High on the wall is a good idea. I mount outlets on the ceiling, because I have floor joists to mount them on and it’s easier than attaching to a concrete wall. They’re away from the wall so I always have easy access to them without other stuff in the way.
Mounting higher on the wall is good (but not so high it’s hard to reach). AHaving one down just at the bench height might be useful for things with short cords (like a cell phone charger, radio, etc.).
a good idea is to get a handful of hooks when at the hardware store & mount a few high, near the outlets, so you can coil excess cord from tools on them and keep it from dangling onto your workbench.
It’s an L-shaped condulet. There are also “C” condulets, which are basically pass-through conduit bodies with an opening on the front, and “T” condulets, which are self explanatory.
Thinking about it, what would probably work best is something like that, or just two prefabbed 90’s or two of these. He said it wouldn’t fit because it would stick out too far, but what he was forgetting is that there’s no real reason, other than how it looks, that this has to be perpendicular to the wall. If the entire thing is at an angle, it’s no big deal, and that’ll keep the whole assembly ‘flatter’ and tight to the wall.

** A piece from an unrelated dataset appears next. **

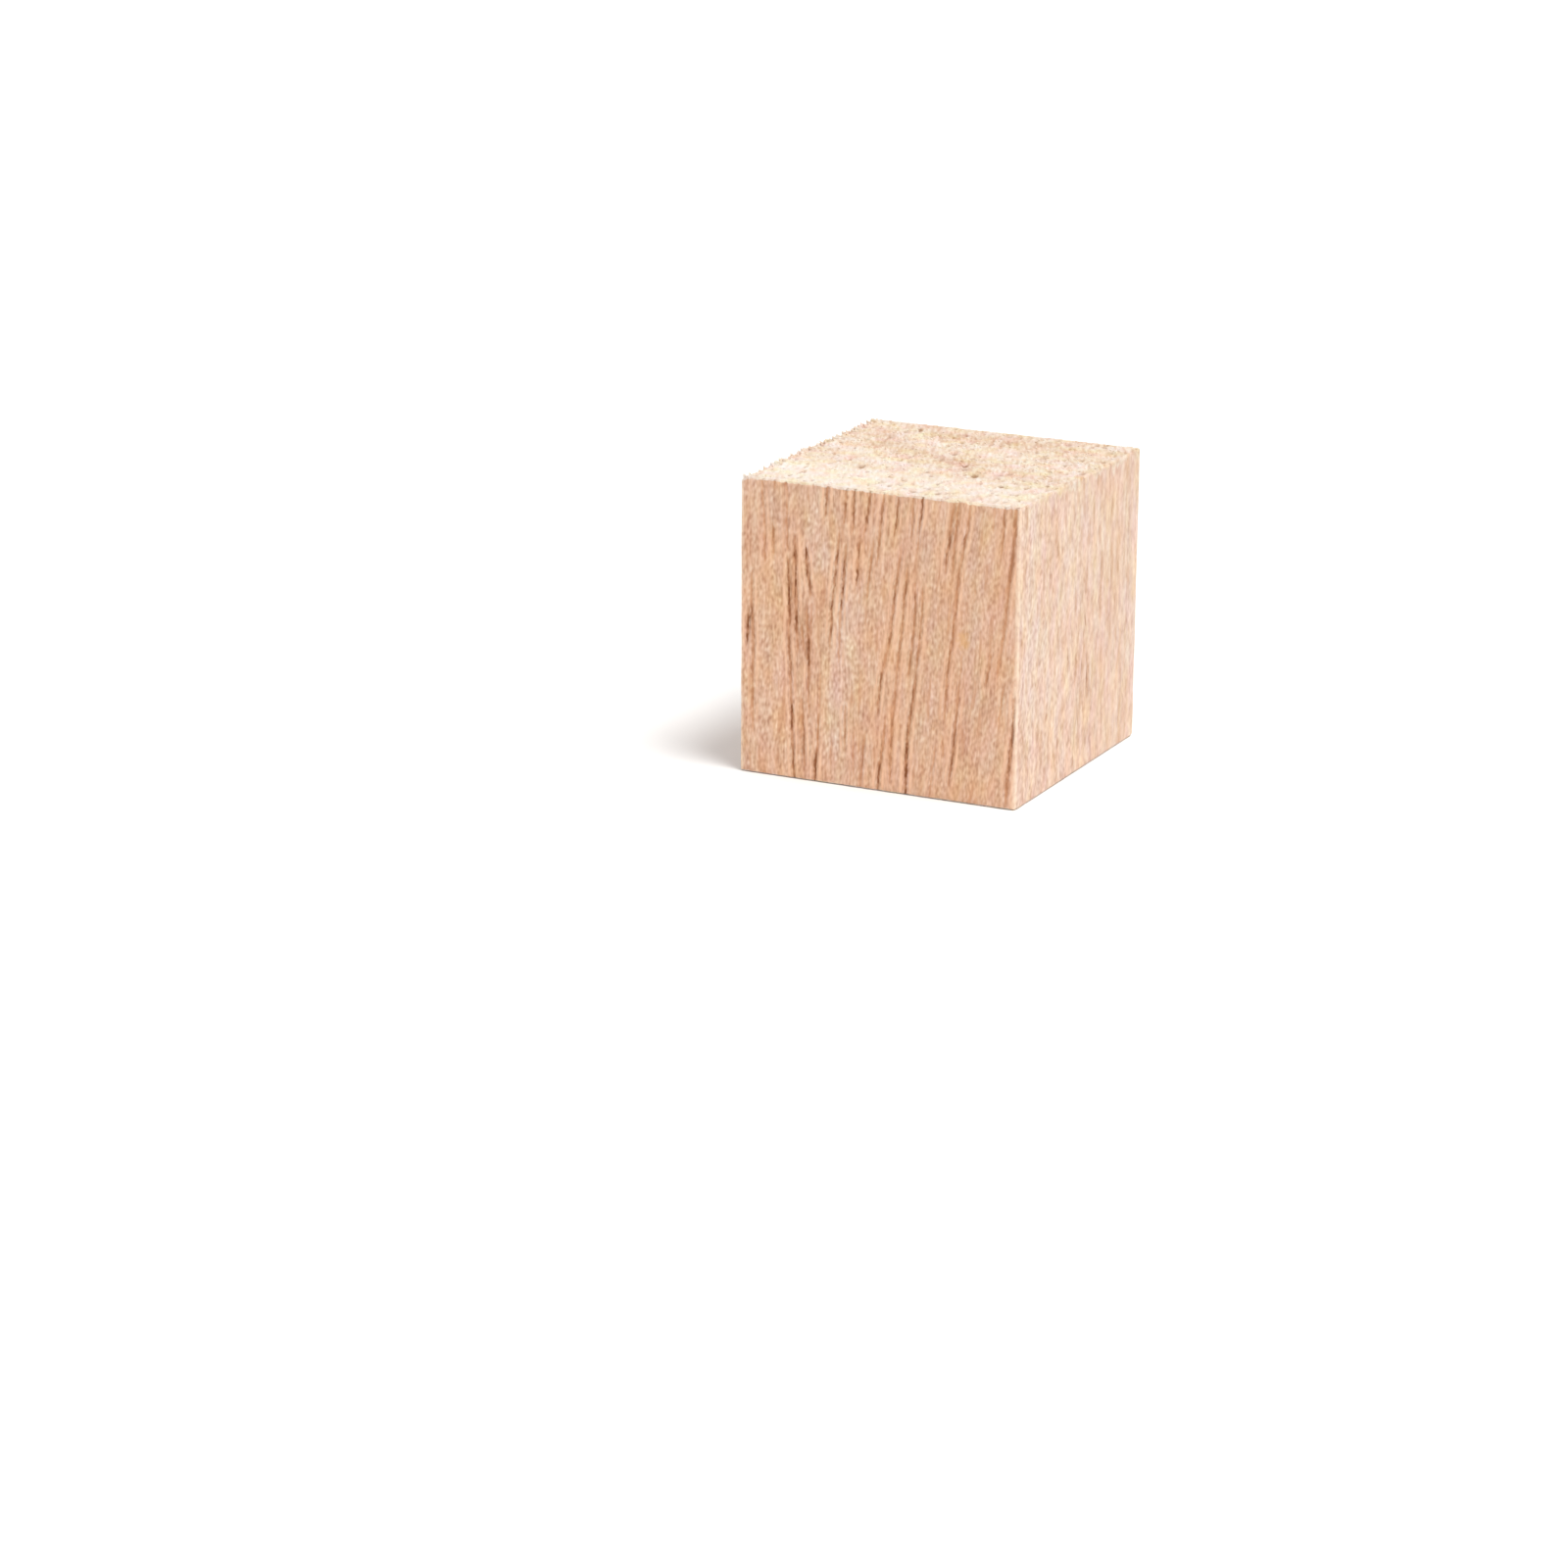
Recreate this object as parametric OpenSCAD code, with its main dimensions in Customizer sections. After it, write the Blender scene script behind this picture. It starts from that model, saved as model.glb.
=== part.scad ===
// Wooden craft cube: one solid block of light, open-pored wood, cut from a
// square stick. The grain runs up +Z, so the top and the bottom are end grain.
// Millimetres. Origin: centre of the bottom face. +Z up, front face towards -Y.

/* [Size] */
// Width across the grain, along X
side_x = 25; // [10:0.5:50]
// Depth across the grain, along Y
side_y = 25; // [10:0.5:50]
// Length along the grain, along Z
side_z = 25; // [10:0.5:50]

/* [Edges] */
// Radius of the four long edges that run with the grain
long_edge_r = 0.35; // [0.1:0.05:2]
// Radius of the eight sawn edges round the end-grain faces
end_edge_r = 0.2; // [0.1:0.05:2]
// Roundness of the edges, in facets to a full circle
edge_fn = 48; // [24:8:96]

/* [Hidden] */
wood = [0.87, 0.70, 0.58];

// A rectangle a by b, centred, with its four corners rounded to r.
module rounded_rect(a, b, r) {
    square([a - 2 * r, b], center = true);
    square([a, b - 2 * r], center = true);
    for (x = [-1, 1], y = [-1, 1])
        translate([x * (a / 2 - r), y * (b / 2 - r)]) circle(r = r, $fn = edge_fn);
}

// A bar of that section, centred on the origin and length l along Z.
module rounded_bar(a, b, r, l) {
    linear_extrude(height = l, center = true) rounded_rect(a, b, r);
}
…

I forgot about those stubby guys. I’ve warmed up to the flex/boxes notion as a simple solution which allows for splices and future expansion, if necessary.
Thanks for the help. When I realized I had a couple flex connectors on hand I thought that’d be the easiest and simplest way to go. Plus, the connectors came from an old accidental order that wasn’t worth the $2.95 to return. Using them provided a great opportunity to justify the “wait, don’t just throw them out–I may need them someday!” habit of hoarding odd screws and fittings.
Bob++'s suggestion of cutting into the pegboard let me move the powerstrip a bit to be centered over where one of the benches will be.
Here are a couple shots of the almost-finished wall. I’m almost at the end of the last circuit–I’ve been getting your help putting this workshop together for almost a year and a half now. I’ve loved learning all this–what to do with all this electrical knowledge once it’s all done?!